**TO BE DONE:**
Write out the whole listing again, exactly as given.

**INFORMATION PROVIDED:**
☆ ☆ ☆ ☆

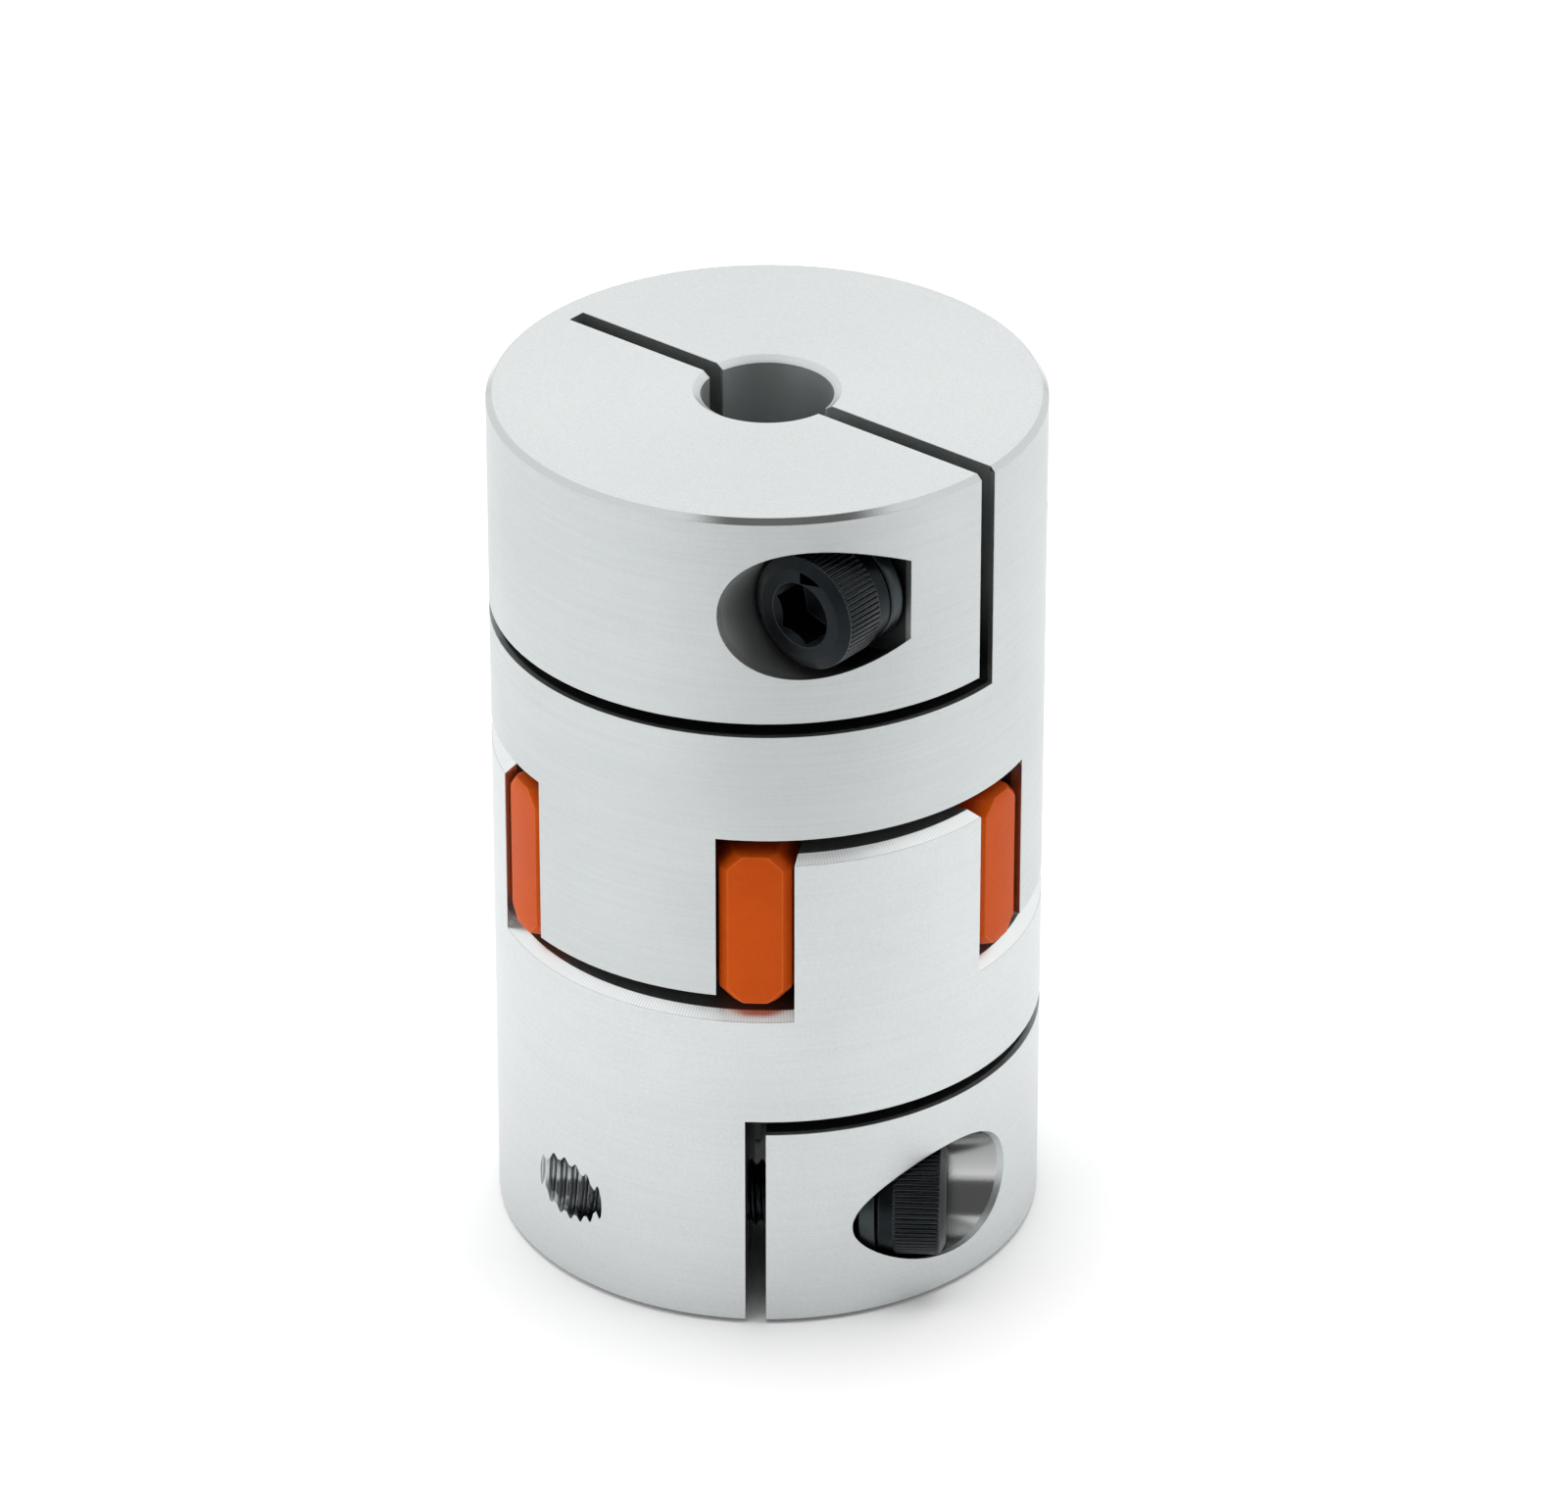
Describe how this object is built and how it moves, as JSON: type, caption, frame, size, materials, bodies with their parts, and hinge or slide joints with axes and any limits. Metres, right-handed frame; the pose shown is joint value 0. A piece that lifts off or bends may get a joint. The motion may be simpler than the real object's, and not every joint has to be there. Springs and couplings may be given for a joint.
{
  "type": "jaw coupling",
  "caption": "Backlash-free jaw coupling: two slit aluminium clamp hubs with interlocking jaws round an elastic spider, closed on the shafts by socket head screws.",
  "frame": {"origin": "centre of the lower hub's outer end face, on the common axis of the two bores", "axes": "+Z along the shafts from the lower hub to the upper hub; -Y through the lower hub's slit, on the side where it is open; +X towards the head of the lower clamp screw"},
  "size_m": [0.04, 0.0416, 0.066],
  "materials": {
    "hub_aluminium": "satin turned and fine blasted",
    "spider_elastomer": "satin moulded polyurethane",
    "screw_black_steel": "black oxide, knurled head",
    "washer_black_steel": "black oxide spring steel"
  },
  "bodies": {
    "lower_hub": {"lower_hub": "hub_aluminium"},
    "spider": {"spider": "spider_elastomer"},
    "upper_hub": {"upper_hub": "hub_aluminium"},
    "lower_lock_washer": {"lower_lock_washer": "washer_black_steel"},
    "lower_clamp_screw": {"lower_clamp_screw": "screw_black_steel"},
    "upper_lock_washer": {"upper_lock_washer": "washer_black_steel"},
    "upper_clamp_screw": {"upper_clamp_screw": "screw_black_steel"}
  },
  "joints": [
    {"name": "spider_wind_up", "type": "hinge", "parent": "lower_hub", "child": "spider", "pos_m": [0, 0, 0.033], "axis": [0, 0, 1], "range_deg": [-0.6, 0.6], "stiffness_Nm_per_rad": 40},
    {"name": "upper_hub_pull_off", "type": "slide", "parent": "spider", "child": "upper_hub", "axis": [0, 0, 1], "range_m": [0, 0.015]},
    {"name": "lower_screw_back_out", "type": "slide", "parent": "lower_hub", "child": "lower_lock_washer", "axis": [1, 0, 0], "range_m": [0, 0.0064]},
    {"name": "lower_screw_turn", "type": "hinge", "parent": "lower_lock_washer", "child": "lower_clamp_screw", "pos_m": [0.00865, -0.0142, 0.00765], "axis": [1, 0, 0], "range_deg": [0, 2880.1]},
    {"name": "upper_screw_back_out", "type": "slide", "parent": "upper_hub", "child": "upper_lock_washer", "axis": [-0.6018, -0.7986, 0], "range_m": [0, 0.0064]},
    {"name": "upper_screw_turn", "type": "hinge", "parent": "upper_lock_washer", "child": "upper_clamp_screw", "pos_m": [0.00613, -0.01545, 0.05835], "axis": [-0.6018, -0.7986, 0], "range_deg": [0, 2880.1]}
  ],
  "couplings": [
    {"joint": "lower_screw_turn", "follows": "lower_screw_back_out", "rad_per_m": 7854},
    {"joint": "upper_screw_turn", "follows": "upper_screw_back_out", "rad_per_m": 7854}
  ]
}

☆ ☆ ☆ ☆

**EXERCISE ANSWER:**
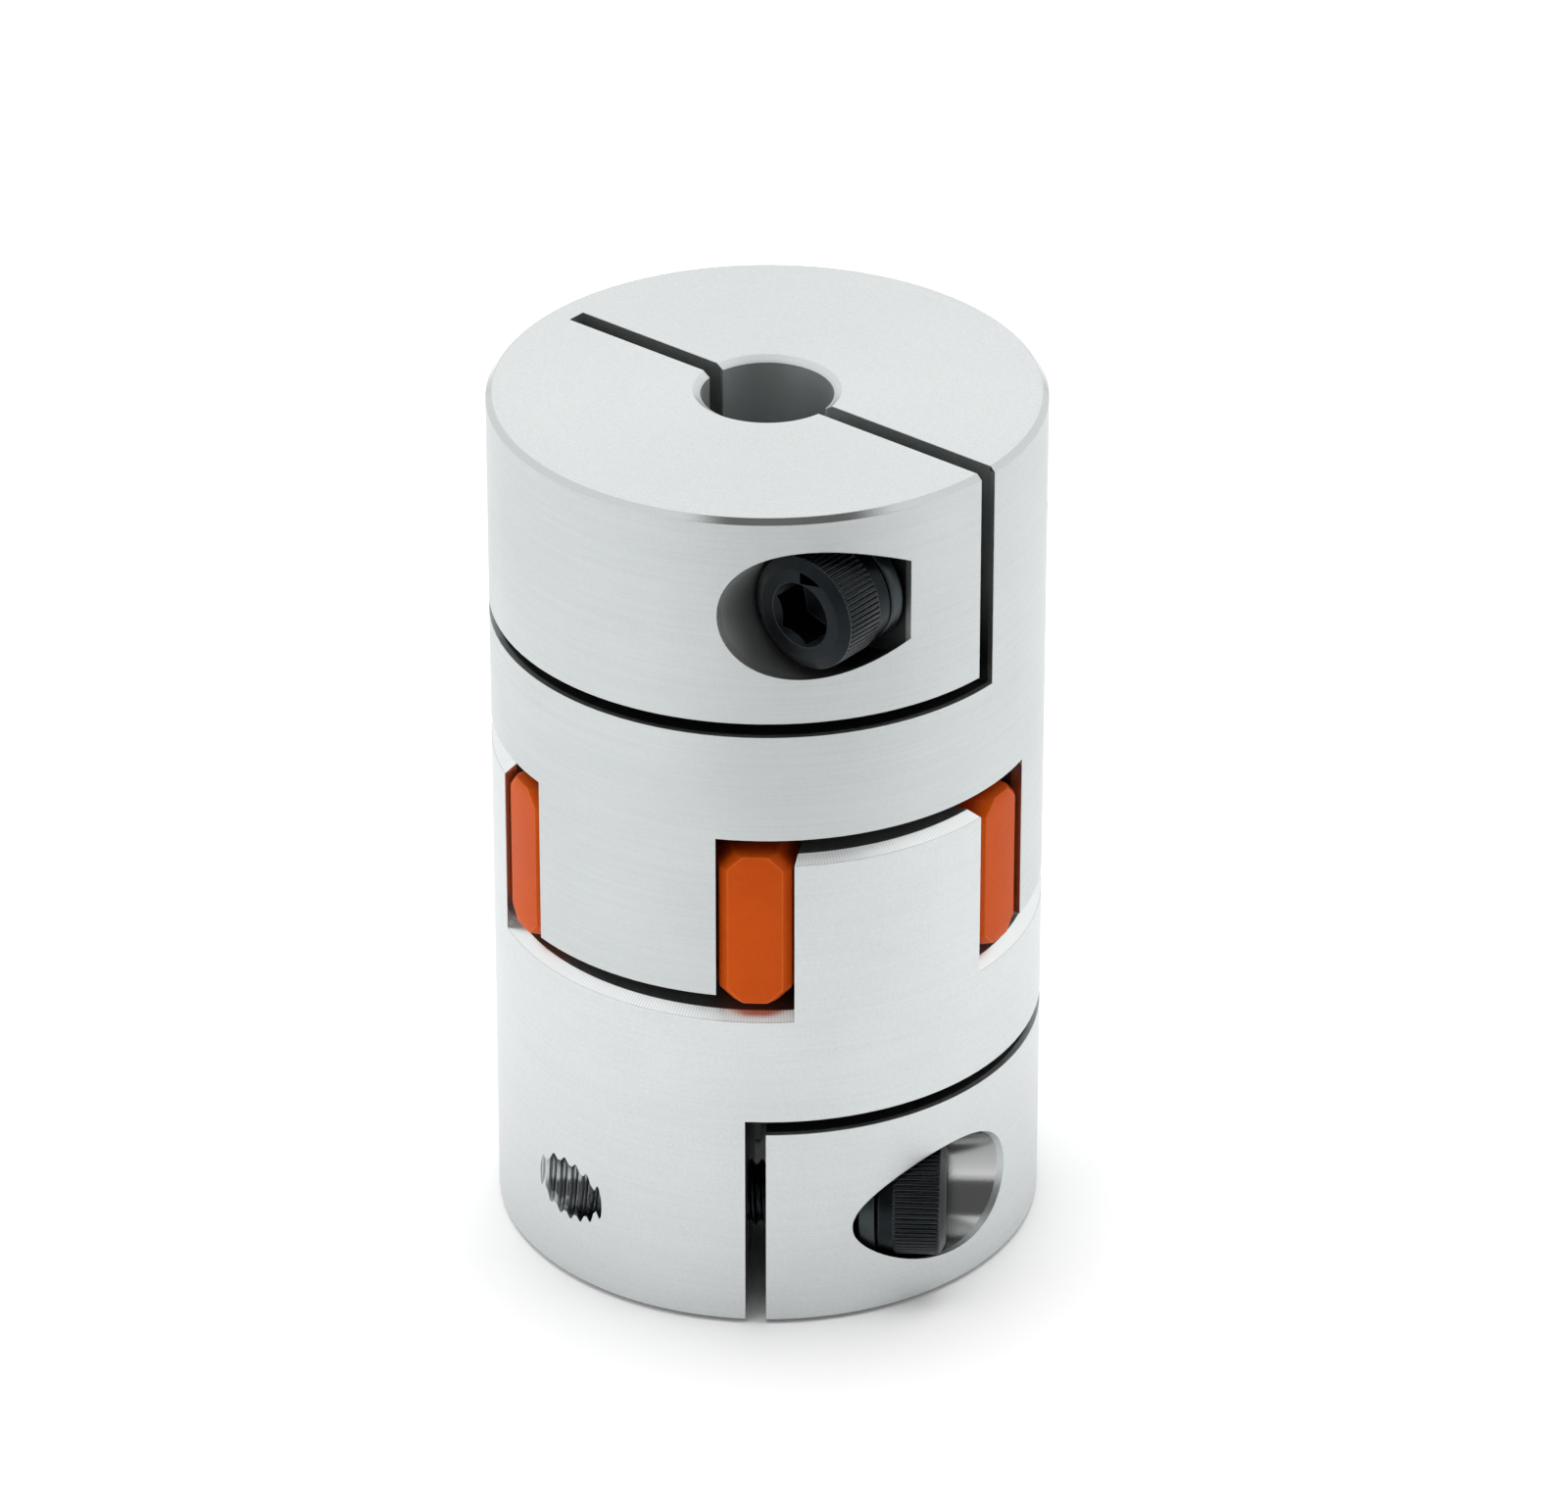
Describe how this object is built and how it moves, as JSON: type, caption, frame, size, materials, bodies with their parts, and hinge or slide joints with axes and any limits. Metres, right-handed frame; the pose shown is joint value 0. A piece that lifts off or bends may get a joint. The motion may be simpler than the real object's, and not every joint has to be there. Springs and couplings may be given for a joint.
{
  "type": "jaw coupling",
  "caption": "Backlash-free jaw coupling: two slit aluminium clamp hubs with interlocking jaws round an elastic spider, closed on the shafts by socket head screws.",
  "frame": {"origin": "centre of the lower hub's outer end face, on the common axis of the two bores", "axes": "+Z along the shafts from the lower hub to the upper hub; -Y through the lower hub's slit, on the side where it is open; +X towards the head of the lower clamp screw"},
  "size_m": [0.04, 0.0416, 0.066],
  "materials": {
    "hub_aluminium": "satin turned and fine blasted",
    "spider_elastomer": "satin moulded polyurethane",
    "screw_black_steel": "black oxide, knurled head",
    "washer_black_steel": "black oxide spring steel"
  },
  "bodies": {
    "lower_hub": {"lower_hub": "hub_aluminium"},
    "spider": {"spider": "spider_elastomer"},
    "upper_hub": {"upper_hub": "hub_aluminium"},
    "lower_lock_washer": {"lower_lock_washer": "washer_black_steel"},
    "lower_clamp_screw": {"lower_clamp_screw": "screw_black_steel"},
    "upper_lock_washer": {"upper_lock_washer": "washer_black_steel"},
    "upper_clamp_screw": {"upper_clamp_screw": "screw_black_steel"}
  },
  "joints": [
    {"name": "spider_wind_up", "type": "hinge", "parent": "lower_hub", "child": "spider", "pos_m": [0, 0, 0.033], "axis": [0, 0, 1], "range_deg": [-0.6, 0.6], "stiffness_Nm_per_rad": 40},
    {"name": "upper_hub_pull_off", "type": "slide", "parent": "spider", "child": "upper_hub", "axis": [0, 0, 1], "range_m": [0, 0.015]},
    {"name": "lower_screw_back_out", "type": "slide", "parent": "lower_hub", "child": "lower_lock_washer", "axis": [1, 0, 0], "range_m": [0, 0.0064]},
    {"name": "lower_screw_turn", "type": "hinge", "parent": "lower_lock_washer", "child": "lower_clamp_screw", "pos_m": [0.00865, -0.0142, 0.00765], "axis": [1, 0, 0], "range_deg": [0, 2880.1]},
    {"name": "upper_screw_back_out", "type": "slide", "parent": "upper_hub", "child": "upper_lock_washer", "axis": [-0.6018, -0.7986, 0], "range_m": [0, 0.0064]},
    {"name": "upper_screw_turn", "type": "hinge", "parent": "upper_lock_washer", "child": "upper_clamp_screw", "pos_m": [0.00613, -0.01545, 0.05835], "axis": [-0.6018, -0.7986, 0], "range_deg": [0, 2880.1]}
  ],
  "couplings": [
    {"joint": "lower_screw_turn", "follows": "lower_screw_back_out", "rad_per_m": 7854},
    {"joint": "upper_screw_turn", "follows": "upper_screw_back_out", "rad_per_m": 7854}
  ]
}